Premièrement: l’analyse des stratégies d’incitations à l’investissement privé mises en place dans les six pays de la zone CEMAC, au cours des dix dernières années, montre que les régimes spécifiques aux PME deviennent souvent, au bout de quelques années, des zones refuges où les petites entreprises stagnent. C’est pourquoi j’appelle le gouvernement camerounais à créer les conditions d’incitation à la croissance des PME pour produire des champions nationaux comme dans des pays tels que le Maroc ou l’Afrique du Sud.

Deuxièmement: les retours d’expérience des entreprises que nous accompagnons dans la zone CEMAC concluent unanimement que la charge liée au respect des obligations fiscales dans nos pays est aussi lourde que le taux de fiscalité. Il suffit d’ailleurs de jeter un regard sur les notes successives du Cameroun dans les indicateurs » Paying the Taxes » de Doing Business pour s’en convaincre. C’est pourquoi j’appelle le gouvernement camerounais à aller plus loin dans les réformes en engageant un vrai choc de simplification.

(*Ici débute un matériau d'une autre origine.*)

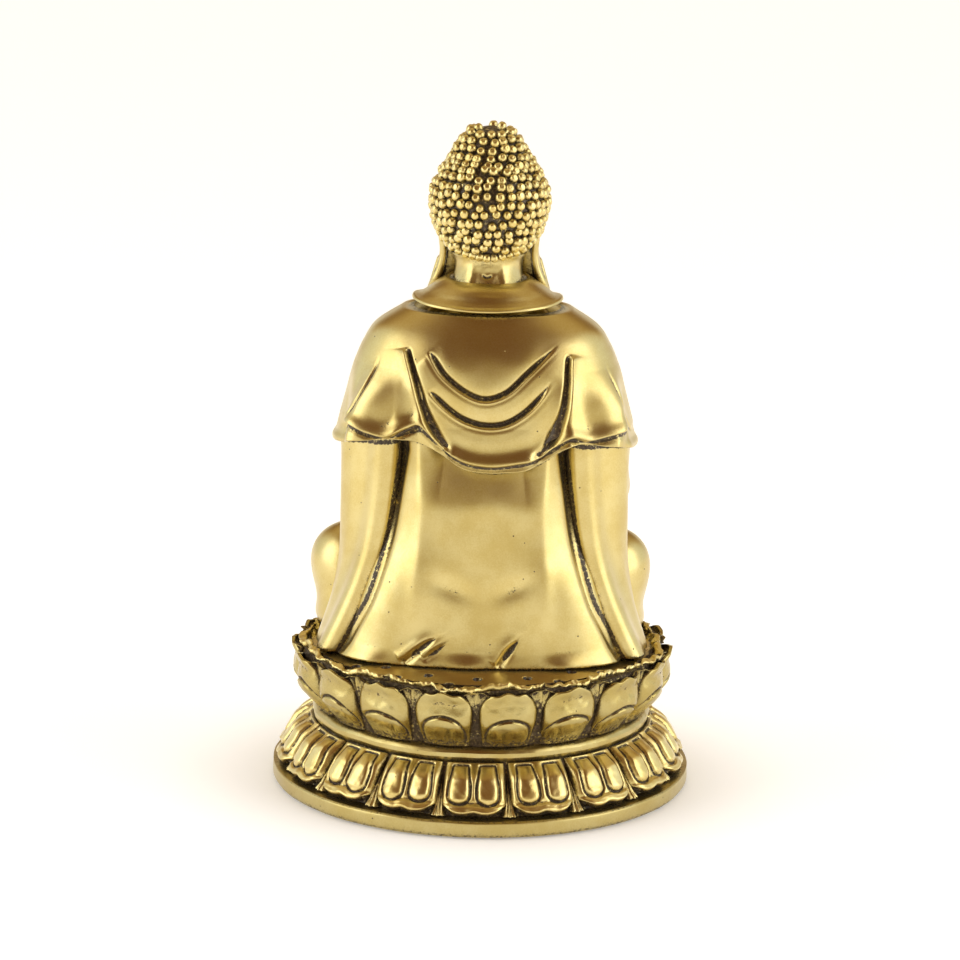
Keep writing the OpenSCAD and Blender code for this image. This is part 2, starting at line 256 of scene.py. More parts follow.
def patina_and_shade_line(thing, line, width, depth=0.8):
    """Deepens the recess behind the statue along a line of (x, z) points, which darkens it: patina along the
    seams, painted shade under the cape's hem.
    """
    nearest_x = min(abs(place[0]) for place in line) - 4 * width

    def near_line(x, y, z):
        near = (y > 4) & (np.abs(x) > nearest_x)
        deeper = np.full(len(x), -np.inf)
        deeper[near] = depth * bell(distance_to_line(x[near], z[near], line)[0], width)
        return deeper
    return patina_and_shade_where(thing, near_line)


def grid_faces(rows, cols, start=0, wrap=False, close=False, flip=False):
    """Quads over a grid stored row by row; wrap joins its last column to the first, and close its rows."""
    index = start + np.arange(rows * cols).reshape(rows, cols)
    if close:
        index = np.concatenate([index, index[:1]])
    if wrap:
        index = np.concatenate([index, index[:, :1]], 1)
    quads = np.stack([index[:-1, :-1], index[:-1, 1:], index[1:, 1:], index[1:, :-1]], -1).reshape(-1, 4)
    return quads[:, ::-1] if flip else quads


def cap_faces(ring, centre, flip=False):
    """A fan of triangles from a ring of points to its centre."""
    following = np.roll(ring, -1)
    fan = np.stack([np.full(len(ring), centre), ring, following], -1)
    return fan[:, ::-1] if flip else fan


def capped_faces(rows, cols, start=0):
    """Faces over closed rings of points and over both ends, whose two centres are stored after the rings."""
    ring = start + np.arange(cols)
    centres = start + rows * cols
    return [grid_faces(rows, cols, start, wrap=True),
            cap_faces(ring, centres, flip=True),
            cap_faces(ring + (rows - 1) * cols, centres + 1)]


def loft(name, rings):
    """A closed object through closed rings of points, capped at both ends."""
    points = np.concatenate([rings.reshape(-1, 3), rings[:1].mean(1), rings[-1:].mean(1)])
    return object_from(name, points, capped_faces(*rings.shape[:2]))


def plate_parts(outer, inner, start=0):
    """Points and quads of a closed plate between two grids, the outer one facing out."""
    rows, cols = outer.shape[:2]
    size = rows * cols
    index = start + np.arange(size).reshape(rows, cols)
    faces = [grid_faces(rows, cols, start), grid_faces(rows, cols, start + size, flip=True)]
    for near, reverse in ((index[0], True), (index[-1], False), (index[:, 0], False), (index[:, -1], True)):
        strip = np.stack([near[:-1], near[1:], near[1:] + size, near[:-1] + size], -1)
        faces.append(strip[:, ::-1] if reverse else strip)
    return np.concatenate([outer.reshape(-1, 3), inner.reshape(-1, 3)]), np.concatenate(faces)


def plates(name, pairs):
    """One object of many closed plates."""
    all_points, all_faces, start = [], [], 0
    for outer, inner in pairs:
        points, faces = plate_parts(outer, inner, start)
        all_points.append(points)
        all_faces.append(faces)
        start += len(points)
    return object_from(name, np.concatenate(all_points), [np.concatenate(all_faces)])


def push_out(points, height, wrap=False):
    """Moves a grid of points along its own normals by a height."""
    if wrap:
        padded = np.concatenate([points[:, -2:], points, points[:, :2]], 1)
        across = np.gradient(padded, axis=1)[:, 2:-2]
    else:
        across = np.gradient(points, axis=1)
    up = np.gradient(points, axis=0)
    normal = np.cross(across, up)
    normal /= np.maximum(np.linalg.norm(normal, axis=-1, keepdims=True), 1e-9)
    return points + normal * np.asarray(height)[..., None]


def section(angle, z, half, back, front, power=0.86):
    """Points of a rounded section; 0 is towards +X and a quarter turn is the back."""
    centre = (back(z) + front(z)) / 2
    depth = (back(z) - front(z)) / 2
    c, s = np.cos(angle), np.sin(angle)
    return np.stack([half(z) * np.sign(c) * np.abs(c) ** power,
                     centre + depth * np.sign(s) * np.abs(s) ** power, z + 0 * c], -1)


# ---------------------------------------------------------------- solid sculpting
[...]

Cela passe notamment par une plus grande simplification des processus de dépôt, de paiement, des formulaires fiscaux, etc.

Troisièmement: l’expérience a montré, à maintes reprises et dans plusieurs pays, qu’il est contre-productif d’utiliser l’incitation fiscale pour compenser les insuffisances nationales telles que le manque d’infrastructures ou le non-respect des normes juridiques. C’est pourquoi j’appelle le gouvernement camerounais à tout faire pour doter notre pays d’un corpus fiscal plus clair et plus stable. Il nous faut un instrument qui laisse peu de place à l’arbitraire et à la négociation entre le contribuable et les autorités fiscales; un socle dans lequel les investisseurs locaux et étrangers trouveront un gage de la primauté du droit dans notre pays.

Quatrièmement: il apparait, à travers ses choix, que le gouvernement camerounais a véritablement entrepris de faire de la fiscalité un instrument de correction des défaillances du marché dans les secteurs prioritaires comme l’habitat, l’agriculture, l’élevage, les industries manufacturières, l’industrie pharmaceutique ou le tourisme. C’est, à nos yeux, la principale bonne nouvelle de ce train de mesures.

Conclusion: pour s’assurer de la pertinence de toutes ces mesures, il faudra attendre que le Comité Paritaire de Suivi prévu par la loi du 18 avril 2013 produise des évaluations transparentes à intervalles réguliers.